Blaiotta [0025] teaches when determining pairwise interaction types based on observation data, a hidden state of an interacting object may be determined by recursively applying a recurrent model such as a GRU or LTSM. As discussed above, hidden states are typically determined using propagation data. By using a recurrent model, also history data may be efficiently and generically used in the hidden representations. For example, propagation data from the second to the first object may comprise the hidden states of the objects as determined by the recurrent model. However, it is also possible to, instead or in addition, use the current observed feature vectors as input to the propagation model.

Blaiotta [0026] teaches not only hidden states based on preceding observations are used to determine interaction types, but also further hidden states based on following observations.

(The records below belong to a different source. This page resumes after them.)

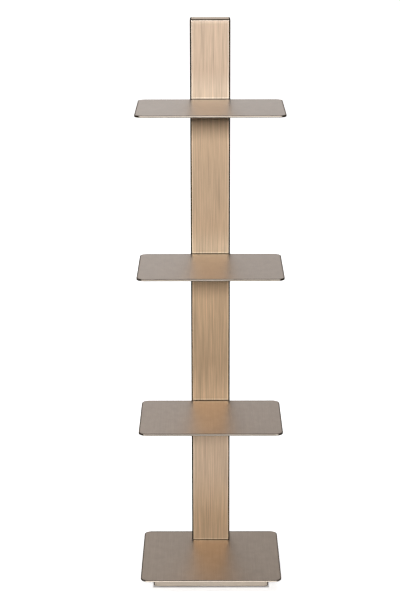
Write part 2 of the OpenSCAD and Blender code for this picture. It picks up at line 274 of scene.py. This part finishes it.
def on_front(tree, at):
    """1 on the column's front face."""
    return tree.fade(tree.math("SUBTRACT", at["Y"], COLUMN_BOX[0].y), *FRONT_DEPTH)


def column_color_with_painted_light(tree, color):
    """The column's colour, with painted light: paler and cooler on parts of its face."""
    at = tree.split(tree.place())
    pale = tree.span(at["Z"], *PALER_ABOVE)
    for level, *stops in PALER_BANDS:
        pale = tree.math("MAXIMUM", pale, tree.product(tree.band(at["Z"], *stops), level))
    return tree.tinted(color, tree.product(pale, on_front(tree, at)), PALER_TINT)


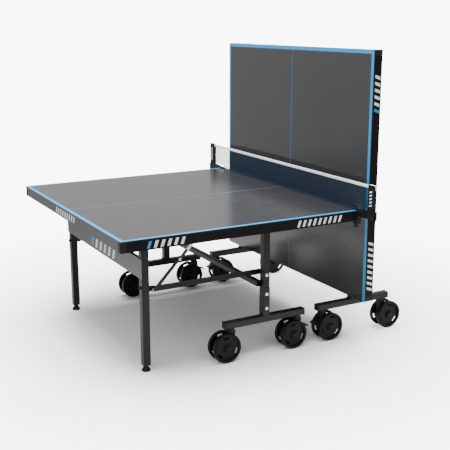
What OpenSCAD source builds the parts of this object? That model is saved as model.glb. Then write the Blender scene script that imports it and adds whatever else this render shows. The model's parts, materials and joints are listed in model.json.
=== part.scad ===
// Folding ping pong table on casters: one half down for play, the other half folded upright.
// Each half is the same assembly: a framed board that pivots on a wheeled carriage, and a pair
// of legs kept upright by two link bars. A half is drawn with its net edge on x = 0, running
// outwards to -x, and is then placed as the flat half or, mirrored, as the upright half.

/* [Table top] */
// Length of one half of the top, from the net line to its outer end
half_length = 1370; // [1250:5:1500]
// Width of the top across the table
top_width = 1525; // [1300:5:1700]
// Height of the playing surface above the floor
top_height = 760; // [720:1:820]
// Thickness of the playing board
board_thickness = 4; // [3:0.5:8]
// Depth of the edge frame, board included
frame_depth = 56; // [50:1:70]
// Width of the edge frame's flanges
flange_width = 20; // [12:1:26]
// Wall of the edge frame and of the square tubes
wall = 2; // [1.5:0.25:3]
// Length of a corner cap along each edge
cap_length = 30; // [25:1:45]
// How far a corner cap stands proud of the frame
cap_proud = 1; // [0.5:0.25:2]

/* [Underframe] */
// Depth of the ribs below the board
rib_depth = 36; // [28:1:38]
// Width of the ribs
rib_width = 20; // [12:1:26]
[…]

In particular, a further hidden state of a first interacting object may be determined based on at least an immediately following further hidden state of the first interacting object. Similarly to the regular hidden states, a propagation model may be used to integrate further hidden states or object feature vectors of other interacting objects into the further hidden state, and the further hidden states may be determined using a recurrent model such as a GRU or LTSM. To determine an interaction type between a first and second interaction object, the further hidden state may be used as input to the classification model. By using the further hidden states, additional knowledge from future observations may be used to more accurately infer the interaction types.

Blaiotta [0059] teaches interaction type 411 may be predicted by a prior model with which the decoder model together forms a generative model. This may be an appropriate choice for making predictions on future behaviour of interacting objects after having observed one or more time steps.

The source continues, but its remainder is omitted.